The updated software allows for push notifications where apps for instant messaging, news alerts, calendaring, and social networking can be closed but still provide notifications when changes occur.
Developers can now offer apps using a subscription model, and they’ll be able to sell products from within the app itself.
The iPhone 3.0 update also gives developers access to new capabilities. App makers can now embed a map directly in their programs with support for regular, satellite, and hybrid views. Bluetooth features have been expanded so that peer-to-peer connections between phones can be enabled via the wireless protocol. The 3.0 update will also feature support for accessories that attach to the iPhone’s dock connector.
While the benefits of these developer tools may not be immediately visible to end-users, they’re nevertheless an important part of the iPhone 3.0 story. “The features getting the most buzz—cut and paste, video recording on the iPhone 3G S, MMS—are all things that just bring the iPhone up to par with other smartphones,” said Greengart of Current Analysis. “Where the iPhone 3.0 update really stands out is in all the new capabilities that it brings software developers, including the ability to write applications for connected hardware.”
New developer tools mean better apps, and so far, Intercept’s Gartenberg notes, the 50,000 or so offerings in the App Store have helped distinguish the iPhone from rival smartphones.

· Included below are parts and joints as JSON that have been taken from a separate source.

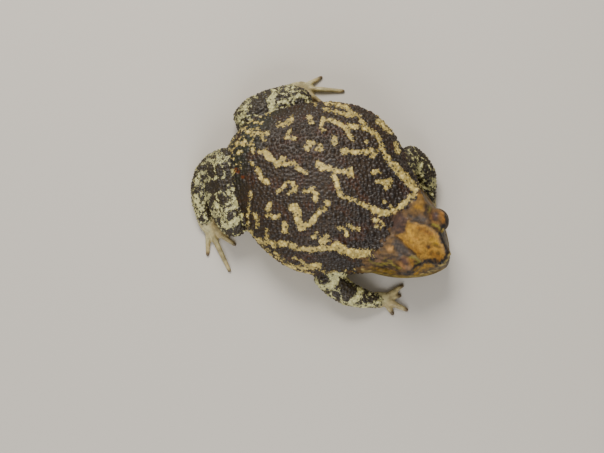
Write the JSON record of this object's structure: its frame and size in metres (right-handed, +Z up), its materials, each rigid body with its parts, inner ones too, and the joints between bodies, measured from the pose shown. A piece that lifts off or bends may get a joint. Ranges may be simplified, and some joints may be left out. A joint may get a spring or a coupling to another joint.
{
  "type": "giant toad",
  "caption": "Life-size still model of a casque-headed giant toad crouched on its belly, limbs tucked close, marbled cream on dark brown.",
  "frame": {"origin": "on the floor under the middle of the toad's box", "axes": "+X towards the snout, along the trunk; +Y towards the toad's left; +Z up"},
  "size_m": [0.1626, 0.1356, 0.0467],
  "materials": {
    "skin": "moist warty skin, near-black brown marbled with cream",
    "casque": "smooth moist skin over bone, ochre and brown",
    "feet": "moist skin, greenish cream with dark digit tips",
    "eye": "wet, glossy, near black"
  },
  "bodies": {
    "root": {"eye_left": "eye", "eye_right": "eye", "foot_left": "feet", "foot_right": "feet", "forearm_left": "skin", "forearm_right": "skin", "hand_left": "feet", "hand_right": "feet", "head": "casque", "shank_left": "skin", "shank_right": "skin", "tarsus_left": "skin", "tarsus_right": "skin", "thigh_left": "skin", "thigh_right": "skin", "trunk": "skin", "upper_arm_left": "skin", "upper_arm_right": "skin"}
  },
  "joints": []
}
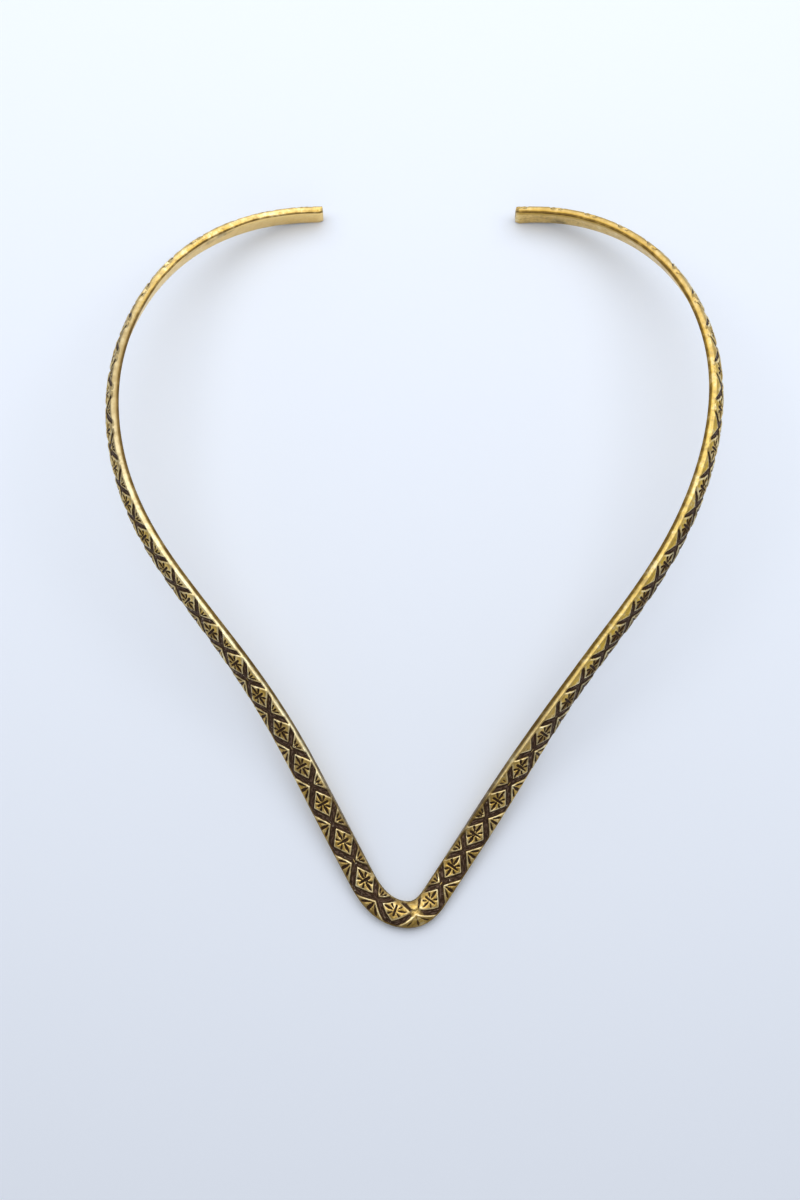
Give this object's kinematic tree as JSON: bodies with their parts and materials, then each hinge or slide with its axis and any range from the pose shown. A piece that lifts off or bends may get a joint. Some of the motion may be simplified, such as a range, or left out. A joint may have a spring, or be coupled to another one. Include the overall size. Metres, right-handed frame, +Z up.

“Those apps are going to be a very compelling story,” Gartenberg said. “They lock in existing customers to some extent and keep them from going to other platforms.”
Many smartphones can offer features like Exchange support, Gartenberg, added, but only Apple can point to a massive App Store offering plenty of third-party add-ons. Giving the developers of those add-ons even more to work with sets the stage for more App Store growth.
“If third-party developers can deliver on what Apple has been working on [with iPhone 3.0[, that will set the platform apart even further,” Gartenberg said.